Spyridium bifidum, commonly known as forked spyridium, is a species of flowering plant in the family Rhamnaceae and is endemic to South Australia. It is an erect shrub with densely softly-hairy young stems, wedge-shaped to linear leaves sometimes with a two-lobed tip, and densely woolly heads of white-velvety flowers.

==Description==
Spyridium bifidum is an erect shrub that typically grows to a height of up to 2 m, its young stems densely covered with simple and star-shaped hairs. The leaves are wedge-shaped to linear, 3.2–13 mm long and 1–5 mm wide on a petiole 0.7–1.5 mm long. The edges of the leaves are rolled under, the tip is sometimes forked with two lobes, both surfaces are covered with soft, star-shaped hairs, and there are triangular to narrowly egg-shaped stipules at the base. The more or less spherical heads of "flowers" are 8–12 mm wide, the individual flowers more or less sessile and silky-hairy. Each head is surrounded by 4 or 5 velvety, white leaves, each more or less divided into two. The fruit is a light brown capsule 2.2–2.5 mm long.

==Taxonomy==
This species was first formally described in 1855 by Ferdinand von Mueller who gave it the name Trymalium bifidum in his Definitions of rare or hitherto undescribed Australian plants. In 1863, George Bentham changed the name to Spyridium bifidum in Flora Australiensis. The specific epithet (bifidum) refers to the forked leaves of this species.

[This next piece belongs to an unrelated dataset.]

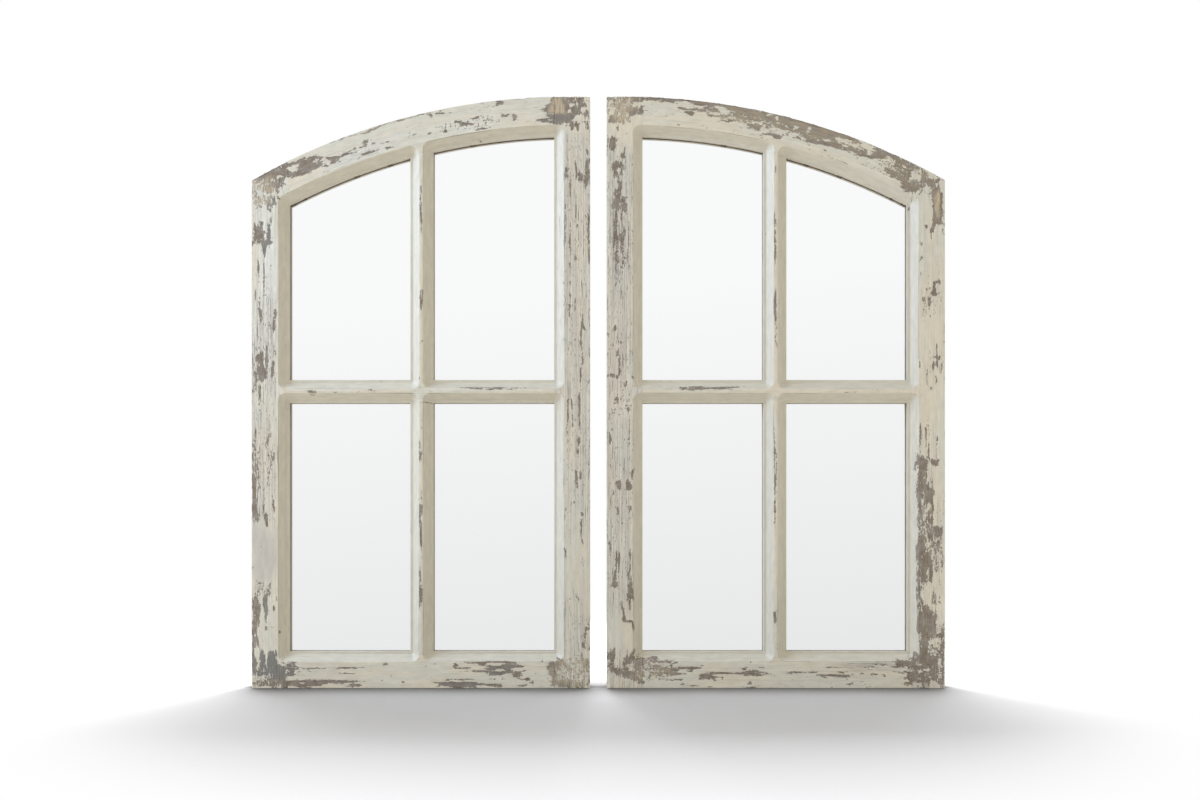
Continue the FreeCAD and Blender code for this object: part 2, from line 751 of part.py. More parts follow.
right_leaf = {
    "outer_stile": outer_stile("outer_stile"),
    "meeting_stile": meeting_stile("meeting_stile"),
    "arched_head_rail": arched_head_rail("arched_head_rail"),
    "bottom_rail": bottom_rail("bottom_rail"),
    "cross_muntin": cross_muntin("cross_muntin"),
    "lower_muntin": lower_muntin("lower_muntin"),
    "upper_muntin": upper_muntin("upper_muntin"),
    "backing_board": backing_board("backing_board"),
    "board_screws": screw_group("board_screws", board_screw, board_screw_places(), BOARD_BACK_Y),
    "hanger_screws": screw_group("hanger_screws", strap_screw, strap_screw_places(), STRAP_BACK_Y),
    "wall_bumpers": wall_bumpers("wall_bumpers"),
}
for pane_name, pane in PANES.items():
    right_leaf[f"{pane_name}_mirror"] = mirror_pane(f"{pane_name}_mirror", pane)
for side, hanger_x in HANGER_XS.items():
    right_leaf[f"{side}_hanger_strap"] = hanger_strap(f"{side}_hanger_strap", hanger_x)
    right_leaf[f"{side}_hanger_ring"] = hanger_ring(f"{side}_hanger_ring", hanger_x)

nodes = []
for node, item in right_leaf.items():
    item.Label = f"right_{node}"
    twin = doc.addObject("Part::Mirroring", f"left_{node}")
    twin.Source = item
    twin.Base = Vector(0, 0, 0)
    twin.Normal = Vector(1, 0, 0)
    twin.Label = f"left_{node}"
    nodes += [item, twin]
doc.recompute()

# ---------------------------------------------------------------- check and write

failed = [item.Label for item in doc.Objects if {"Invalid", "Error"} & set(item.State)]
if failed:
    raise RuntimeError(f"these objects failed: {failed}")
for item in nodes:
    if item.Shape.isNull() or not item.Shape.isValid() or not item.Shape.Solids:
        raise RuntimeError(f"{item.Label} has no valid solid")
os.makedirs("parts", exist_ok=True)
for item in nodes:
    item.Shape.exportStep(f"parts/{item.Label}.step")
    print(f"{item.Label}: {len(item.Shape.Solids)} solid(s), {item.Shape.Volume / 1000:.1f} cm3")
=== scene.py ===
"""Looks of a pair of arched window mirrors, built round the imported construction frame.

Two half-arch sash frames in distressed chalk paint stand side by side, each with four mirror panes, a
hardboard back and D-ring hangers.  Lengths are metres in the frame of the construction model, +X to the
right and +Z up, with the mirrors facing -Y; the wear that a person would point at is given in millimetres.
"""

import logging
import math
from dataclasses import dataclass
from enum import Enum

import bmesh
import bpy
import numpy as np
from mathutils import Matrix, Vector
from mathutils.bvhtree import BVHTree

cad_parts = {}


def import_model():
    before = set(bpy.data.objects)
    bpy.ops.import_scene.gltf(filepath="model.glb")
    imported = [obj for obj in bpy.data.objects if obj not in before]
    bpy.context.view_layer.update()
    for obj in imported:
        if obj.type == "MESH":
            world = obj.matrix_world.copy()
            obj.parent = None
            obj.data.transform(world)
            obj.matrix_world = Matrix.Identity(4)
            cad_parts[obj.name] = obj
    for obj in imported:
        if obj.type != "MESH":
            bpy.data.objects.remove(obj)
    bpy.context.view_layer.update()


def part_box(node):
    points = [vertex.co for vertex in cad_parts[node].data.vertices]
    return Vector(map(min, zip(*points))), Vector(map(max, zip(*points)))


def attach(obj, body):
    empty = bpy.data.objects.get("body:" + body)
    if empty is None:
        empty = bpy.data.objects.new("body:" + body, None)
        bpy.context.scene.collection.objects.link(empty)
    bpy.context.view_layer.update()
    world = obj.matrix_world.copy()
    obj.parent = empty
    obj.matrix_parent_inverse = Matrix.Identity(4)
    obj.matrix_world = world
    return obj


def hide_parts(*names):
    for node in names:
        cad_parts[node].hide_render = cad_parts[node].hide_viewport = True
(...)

In 2012, Jürgen Kellermann and William Robert Barker described two subspecies of Spyridium bifidum in the journal Muelleria and the names are accepted by the Australian Plant Census:
- Spyridium bifidum (F.Muell.) F.Muell. ex Benth. subsp. bifidum has wedge-shaped to heart-shaped leaves with a Y-shaped tip;
- Spyridium bifidum subsp. wanillae Kellermann & W.R.Barker has narrowly lance-shaped to narrowly oblong or linear leaves that are rarely forked at the tip.

==Distribution and habitat==
Spyridium bifidum grows in mallee shrubland on the Marble Range and on the hills to the east of Edillilie, the two subspecies separated by only 5 or 6 km. Subspecies bifidum is restricted to the Marble Range, and flowers from June to September, subspecies wanillae is mostly found around Wanilla on the Eyre Peninsula, and flowers in July.